I think it's quite likely that Michele Kerr might be wrong in many of her beliefs, but why do other students want to stop the discussion? They should articulate why she's wrong. Also, they could learn something if they seriously considered what she's saying. There are probably gems of truth in her diatribes. Don't throw the baby--free expression and open mindedness--out with the rant water. Kathy Marshall is someone who is expressing opposition to Michele's beliefs. Stanford students should step up to the plate and defend their beliefs, not relying on the power of their clique to do it for them.
BLOGS AND EMAILS CAUSE ALARM AT STANFORD
They Messed With the Wrong Blogger
By Jay Matthews
July 24, 2009
...[Stanford student Michele Kerr sent an email] to her classmates after the program’s director, Rachel Lotan, said some of her fellow teacher trainees found her “domineering and intimidating” and didn’t want to sit next to her in class.
“For those of you who wish to continue requesting that you not sit with me in practicum, make sure you mention the reason so that Rachel can build her case for the next time we do our little dance. ‘Rachel, I do not want to sit next to Michele in practicum. It has nothing to do with her views; she’s just a domineering, overbearing bitch.’ DOB. We could print up cards or something. Don’t Sit Me Next to the DOB!” she wrote. “I’ll continue being me, and those of you who feel uncomfortable can maybe learn how to speak up. Or not. Your call.”
Lotan and Eamonn K. Callan, the education school’s dean for student affairs... said the email “could have the effect of silencing those who are wary of confronting” Kerr and that she “had not considered that her actions could have a chilling effect on other students, according to an email they sent to Kerr...
She was almost 46, much older than most other STEP program admittees. Single, with a son in college, she had a long career as a business process management consultant, but began to tutor high school students struggling with difficult courses and standardized tests. She found she was good at it. Why not teach full time?
She was pleased that a program as prestigious as Stanford’s had room for her...At the open house, a STEP instructor asked if she planned to accept the offer of admission. Anyone else would have said yes. But Kerr, who calls herself “fatally truthful,” said the tuition would be difficult to afford and admitted she was philosophically out of sync with the program...According to Kerr, Lotan looked for legal grounds to keep Kerr out, something Kerr said she discovered when another official mistakenly sent her an email that was meant just for Lotan...
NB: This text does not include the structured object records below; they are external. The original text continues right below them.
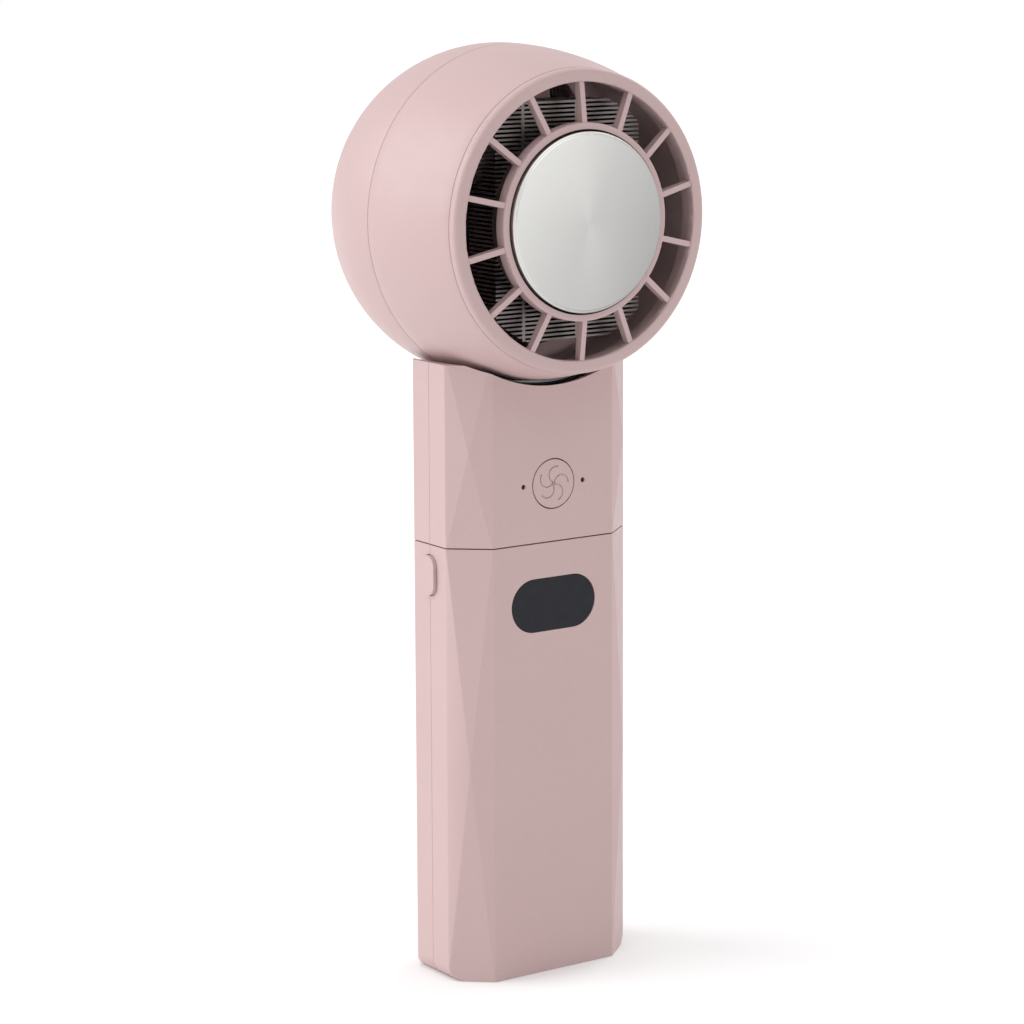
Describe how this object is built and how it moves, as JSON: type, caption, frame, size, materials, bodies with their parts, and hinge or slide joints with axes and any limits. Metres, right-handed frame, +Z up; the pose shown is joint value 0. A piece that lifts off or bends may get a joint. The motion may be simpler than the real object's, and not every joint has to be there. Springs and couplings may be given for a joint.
{
  "type": "handheld electric fan",
  "caption": "Handheld electric fan with a ball-shaped folding head, finned outlet grille, metal cold plate and a faceted handle that plugs onto a battery base.",
  "frame": {"origin": "middle of the handle's flat bottom face, which stands on a table", "axes": "+Z up the handle, -Y is the way that the fan blows, +X is the right hand side seen from the front"},
  "size_m": [0.0788, 0.0756, 0.2185],
  "materials": {
    "shell": "fine matte moulded plastic in dusty pink",
    "screw": "dark zinc",
    "lens": "smoked gloss",
    "black_plastic": "matte black",
    "gloss_black": "polished black",
    "board": "solder mask",
    "steel": "plain steel",
    "cell": "shrink sleeve",
    "contact": "gold flash",
    "plate": "circular brushed",
    "gasket": "soft black",
    "ceramic": "bare ceramic",
    "sink": "extruded",
    "winding": "enamelled copper wire",
    "magnet": "bonded magnet",
    "blade": "smoky dark gloss"
  },
  "bodies": {
    "base": {"base_front_shell": "shell", "base_rear_shell": "shell", "base_screws": "screw", "display_lens": "lens", "digit_module": "black_plastic", "display_board": "board", "side_switch": "steel", "side_switch_board": "board", "battery_cells": "cell", "battery_tabs": "steel", "charge_board": "board", "usb_c_socket": "steel", "dock_liner": "black_plastic", "dock_contacts": "contact", "dock_magnets": "steel"},
    "side_key": {"side_button": "shell"},
    "handle_top": {"upper_front_shell": "shell", "upper_rear_shell": "shell", "upper_screws": "screw", "power_switch": "steel", "control_board": "board", "board_screws": "screw", "light_pipes": "lens", "dock_plug": "black_plastic", "plug_contacts": "contact", "plug_magnets": "steel", "neck_block": "gloss_black", "hinge_pin": "steel"},
    "power_key": {"power_button": "shell"},
    "head": {"hinge_lug": "gloss_black", "head_front_shell": "shell", "head_rear_shell": "shell", "front_grille": "shell", "cold_plate": "plate", "plate_gasket": "gasket", "cooling_module": "ceramic", "heat_sink": "sink", "motor_mount": "black_plastic", "mount_screws": "screw", "motor_board": "board", "stator": "winding", "bearings": "steel"},
    "rotor": {"impeller": "blade", "rotor_cup": "steel", "magnet_ring": "magnet", "motor_shaft": "steel"}
  },
  "joints": [
    {"name": "base_unplug", "type": "slide", "parent": "base", "child": "handle_top", "axis": [0, 0, 1], "range_m": [0, 0.012]},
    {"name": "head_fold", "type": "hinge", "parent": "handle_top", "child": "head", "pos_m": [0, 0.0132, 0.1375], "axis": [-1, 0, 0], "range_deg": [0, 90]},
    {"name": "fan_spin", "type": "hinge", "parent": "head", "child": "rotor", "pos_m": [0, 0.008, 0.1791], "axis": [0, -1, 0], "continuous": true},
    {"name": "power_press", "type": "slide", "parent": "handle_top", "child": "power_key", "axis": [0, 1, 0], "range_m": [0, 0.0007], "stiffness_N_per_m": 400},
    {"name": "side_press", "type": "slide", "parent": "base", "child": "side_key", "axis": [1, 0, 0], "range_m": [0, 0.0007], "stiffness_N_per_m": 400}
  ]
}
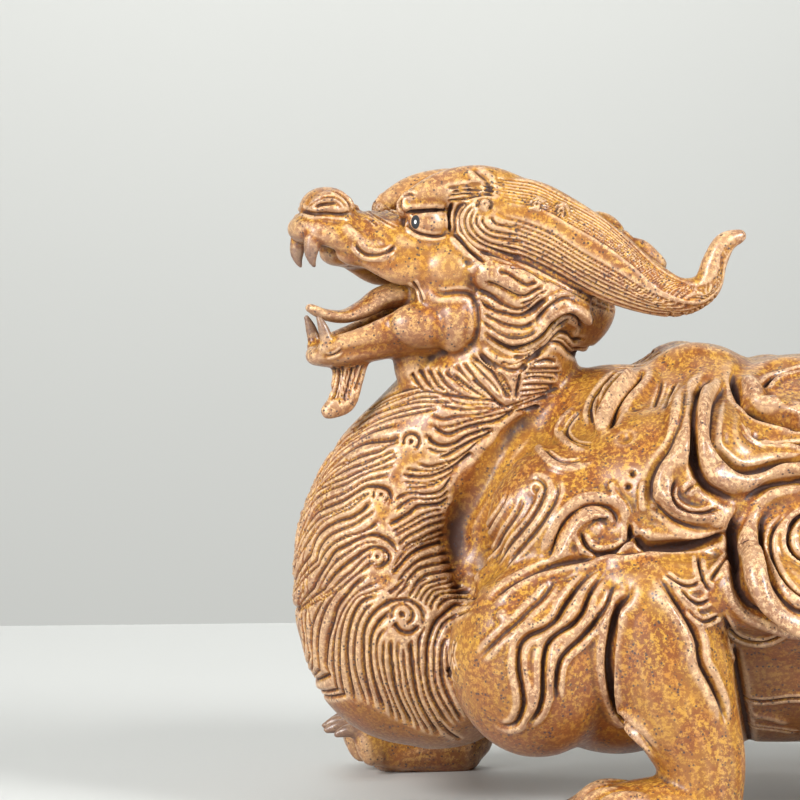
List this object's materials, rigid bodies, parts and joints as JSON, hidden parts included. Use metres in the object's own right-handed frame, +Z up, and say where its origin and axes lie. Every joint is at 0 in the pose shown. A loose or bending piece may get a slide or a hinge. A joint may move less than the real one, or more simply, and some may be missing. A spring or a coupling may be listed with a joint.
{
  "type": "dragon turtle figurine",
  "caption": "Tea pet of fired clay: a turtle's body with a scrolled shell and a horned dragon's head, its mouth open, standing on flat-cut feet.",
  "frame": {"origin": "the point of the ground under the middle of the figure's box", "axes": "+X to the tail, so the figure faces -X; its left side is -Y; +Z up from the ground it stands on"},
  "size_m": [0.1662, 0.1016, 0.12],
  "materials": {
    "fired_clay": "satin unglazed fired clay, ochre with rust blotches and dark specks"
  },
  "bodies": {
    "root": {"dragon_turtle": "fired_clay"}
  },
  "joints": []
}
The senior university counsel answered, saying Kerr would start the program in June...
BLOG BECOMES AN ISSUE
But in September, Kerr’s blog, “Surviving Stanford,” which she had routinely referred to in her STEP classes, became an issue...
STEP’s displeasure was so great that Kerr finally took down the blog temporarily, renamed it, eliminated all references to Stanford, and gave it password protection so that only she and a few friends could read it.
That wasn’t enough for the STEP folk. Two months later, Lotan wrote that she was concerned that Kerr was “unsuited for the practice of teaching,” beginning a process that could have ended in Kerr being denied a teaching credential. Lotan complained that Kerr was late to some Stanford classes, and in turning in assignments.
Kerr learned to her dismay that a student could be denied a credential for any reason--even those that have nothing to do with teaching. Kerr’s supervisor told her in late November, without warning, that he was unhappy with her work and gave her low ratings in professionalism, she said. According to Kerr, he said she had lied to him, and made it clear her chances of getting through the program successfully were in jeopardy.
Kerr fought back, demanding proof of the charges. Kerr said the supervisor withdrew the accusation of lying. Lotan admitted that she had no idea if other STEP students were similarly tardy or why some didn’t want to sit next to Kerr...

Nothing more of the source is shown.